In light of a recent exposé claiming that 30% of shrimp in the U.S. marketplace is mislabeled, the Global Aquaculture Alliance is reiterating its commitment to traceability through its Best Aquaculture Practices (BAP) third-party certification program.
All products, including shrimp, from BAP-certified processing plants and repacking plants are labeled properly according to species and country of origin, which is fully verified during an annual third-party audit.
For products to be labeled as BAP, they must remain in their original packaging from the processing plant. Once product is removed from the packaging, it is no longer able to carry the BAP label. For retailers and foodservice operators this provides assurance that shrimp in its original packaging from a BAP-certified processing plant and/or repacking plant has not been mixed and repackaged at the processing level.
BAP is the only third-party aquaculture certification scheme with a comprehensive program that addresses the entire production chain, including hatchery, feed mill, farm and processing. At each facility, it also addresses the full range of issues, including environmental responsibility, social welfare, food safety, animal health and traceability.
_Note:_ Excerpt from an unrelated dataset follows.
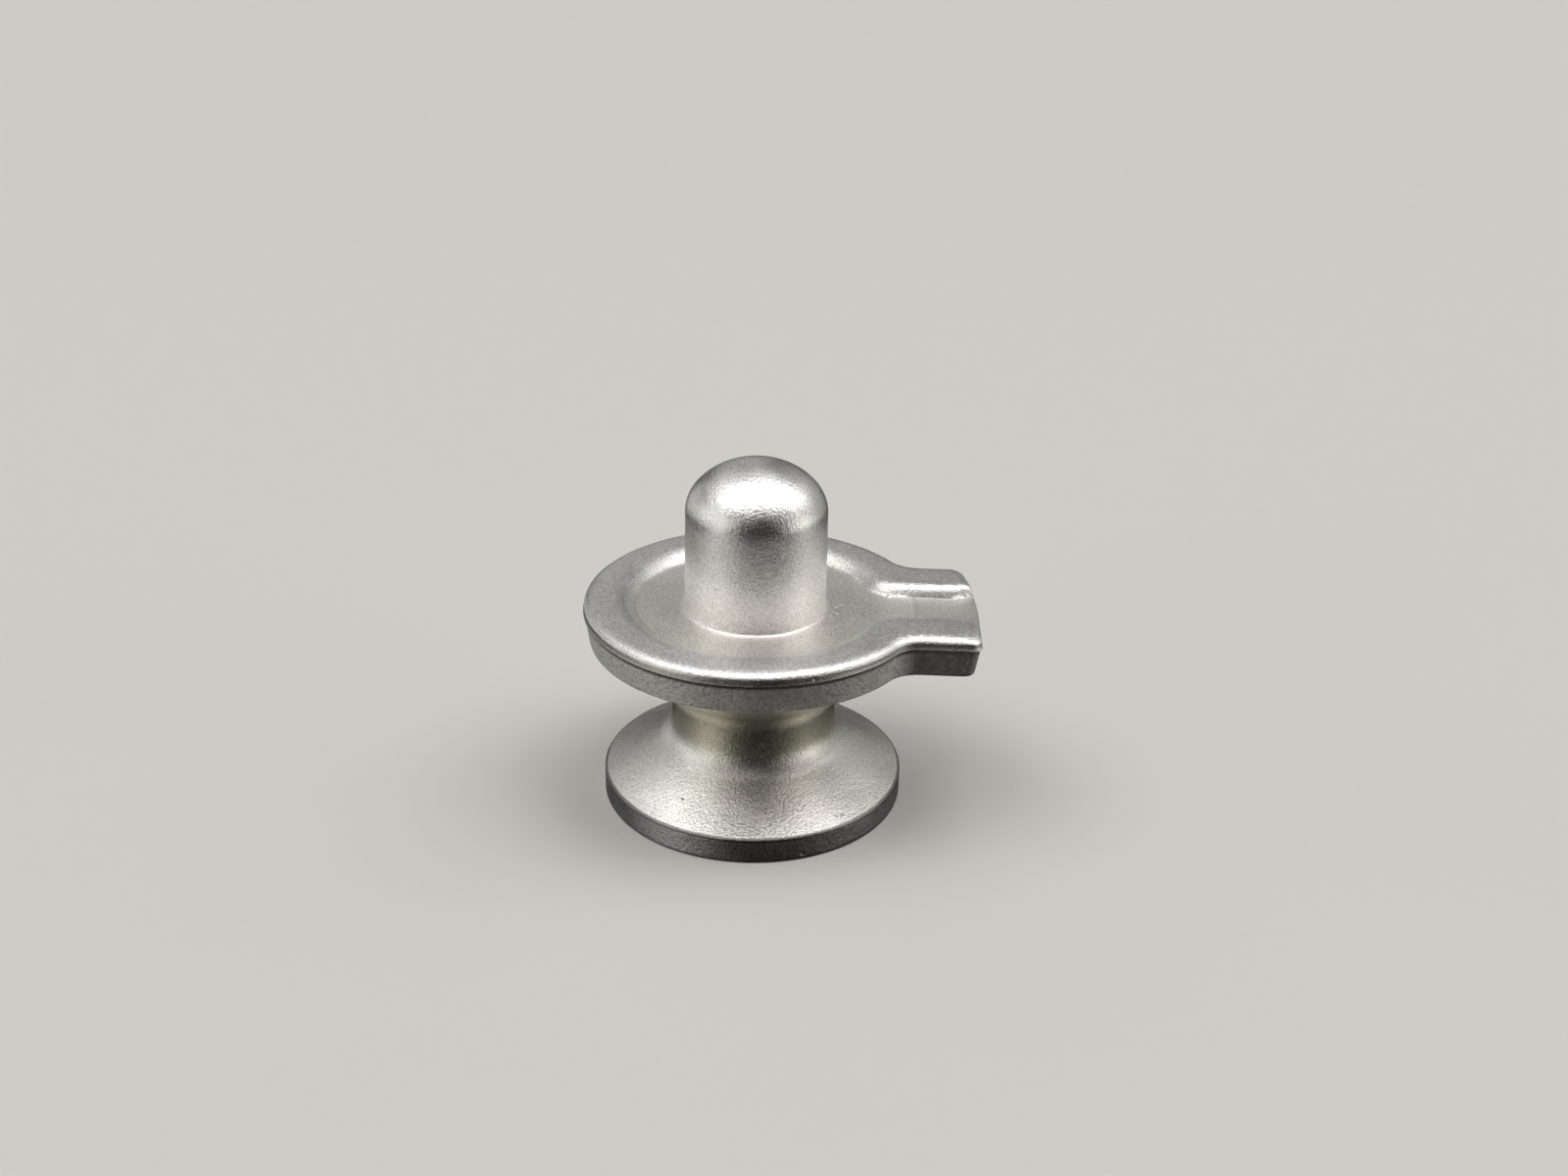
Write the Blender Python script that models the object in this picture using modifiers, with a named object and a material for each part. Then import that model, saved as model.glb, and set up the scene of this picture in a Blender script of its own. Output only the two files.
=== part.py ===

The mislabeling concerns were published by the U.S.-based advocacy group Oceana on Oct. 30. Their report claimed through DNA testing that 30% of the 143 shrimp products tested from 111 restaurants and supermarkets nationwide were misrepresented. The Washington Post was among the media outlets that followed up on the report.
Best Aquaculture Practices is an international certification program based on achievable, science-based and continuously improved global performance standards for the entire aquaculture supply chain – farms, hatcheries, processing plants and feed mills – that assure healthful foods produced through environmentally and socially responsible means.